In his speech, Obama expressed optimism in spite of a hard road ahead.

"We face big and difficult challenges," he said, adding that most Americans are in the same boat and want "a job that pays the bills. A chance to get ahead. Most of all, the ability to give their children a better life." But Americans are resilient, he said, and able to weather the economic storm.

"It is because of this spirit -- this great decency and great strength -- that I have never been more hopeful about America's future than I am tonight," he said.

The president said employment must be the main focus in 2010 and called for a jobs bill that would allocate 30 billion dollars in credit to small companies, which are strapped for cash and can not easily access lines of credit.

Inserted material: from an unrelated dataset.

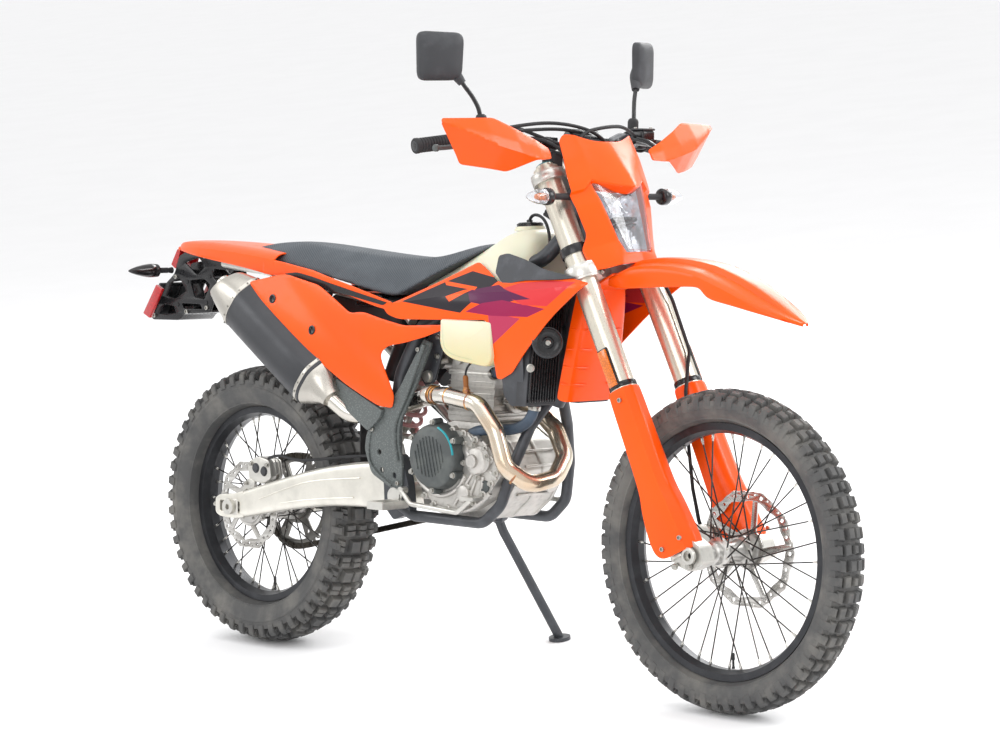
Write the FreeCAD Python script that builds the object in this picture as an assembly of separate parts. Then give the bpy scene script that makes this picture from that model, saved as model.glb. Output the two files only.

The funds would come from repaid money that financial institutions received in the 2008 bank bailout.

He also called for a tax credit for 1 million small businesses that hire new workers or raise wages, elimination of all capital gains taxes on small business investment and proposed slashing tax breaks of firms with overseas operations in a bid to encourage them to hire at home.

While the House has already passed a jobs bill including a number of those steps, Obama urged the Senate to ink its own legislation.

"I want a jobs bill on my desk without delay," he said.

Obama also called for more clean energy jobs, proposing a new generation of nuclear power plants, the development of offshore oil and gas, investment in clean coal technologies and advanced biofuels.

But critics said the proposals are full of potential pitfalls.

The tax break for businesses to hire new workers could prompt some firms to hire employees and fire them once they receive tax credits, critics said.

"That was tried in the (19)70s but was fraught with problems," Fraser said.

And slashing tax breaks for U.S. companies with overseas operations -- virtually all large U.S. businesses -- will likely backfire, she said.

Still, she favors some of Obama's proposals, such as offshore drilling.

Despite criticisms, many praised Obama's initiatives.

Gibbons said while the president's proposal for 30 billion dollars in credit to small businesses may seem like pocket change for large corporations, it is no trivial amount for small companies struggling to stay afloat and a welcome start to addressing their credit woes.

"There's no question that small businesses are critical to the economy," he said. "It's getting easier for big businesses to borrow 1 million dollars than for small businesses to borrow 100, 000 dollars. So anything the government can do to give a leg up to small businesses is a good investment."

Others praised Obama's plan to double U.S. exports over the next five years, which the president said will support 2 million U. S. jobs.

Gibbons applauded Obama's statements on clean energy. "Clean energy will be one of the primary drivers of the U.S. economy over the next two to three decades," he said. "Obama offered a comprehensive vision of the future and this century will be a clean energy century."

Republicans, however, harbor a number of misgivings about clean energy.